A recent case from Massachusetts highlights just how important it is for employers that suspect an employee has engaged in workplace misconduct to enlist a lawyer to conduct a careful, deliberate, thorough and fair investigation before taking any definitive action.
The employee in the case, Susan Moran, worked for Pentucket Medical Associates for nine years, during which time she was promoted several times. But understaffing apparently made the job difficult for Moran, PMA’s clerical manager, and she looked for a new job.
Several months later, she told her supervisor she was taking a job at a large Boston hospital and gave four weeks’ notice but agreed to stay longer to train her replacement.

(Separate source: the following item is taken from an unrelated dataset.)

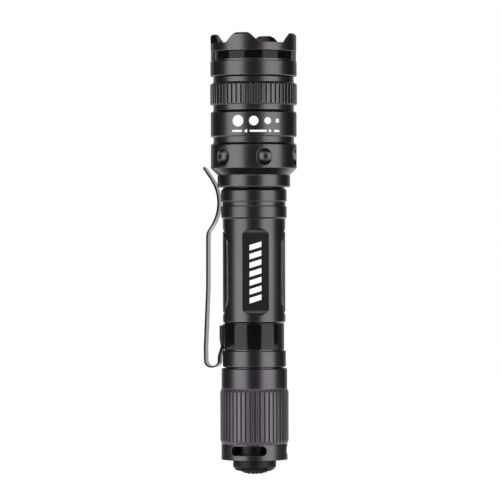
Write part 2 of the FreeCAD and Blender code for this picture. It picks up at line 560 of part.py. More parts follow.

Among Moran’s duties was auditing reconciliations of patient payments and copayments at two other locations — a task that required her to travel between locations to audit cash, checks and credit card slips and place them in locked bags, which would be picked up by couriers and delivered first to headquarters and then to the bank.
As Moran was preparing to leave, PMA started receiving complaints from patients about billing errors and uncashed checks, and the company realized it had an $18,000 shortfall in its books.
Meanwhile, PMA and its management already faced negative press coverage from an unrelated incident in which PMA couriers had left boxes of patient medical records in a publicly accessible area, where they were photographed and carried away.
Things got contentious when management, without any evidence from security cameras or financial records, accused Moran of absconding with the $18,000. PMA then announced it was suspending Moran without pay pending an investigation. Moran, who was preparing to start a new job anyway, responded that she would be leaving immediately.
Without further investigation, management reported to police that Moran had stolen the $18,000 in cash and checks but provided no hard evidence in support.
Though the district attorney ultimately decided not to prosecute, given the lack of valid evidence, Moran still had to make several humiliating court appearances, including being brought into the courtroom in handcuffs for her arraignment. She claimed she suffered severe emotional distress as a result of the ordeal.
Moran ultimately sued PMA and the managers for malicious prosecution, with a jury finding that not only was the managers’ report false, but that it was made to shift blame away from themselves for their own mismanagement of the company. The jury awarded a seven-figure verdict.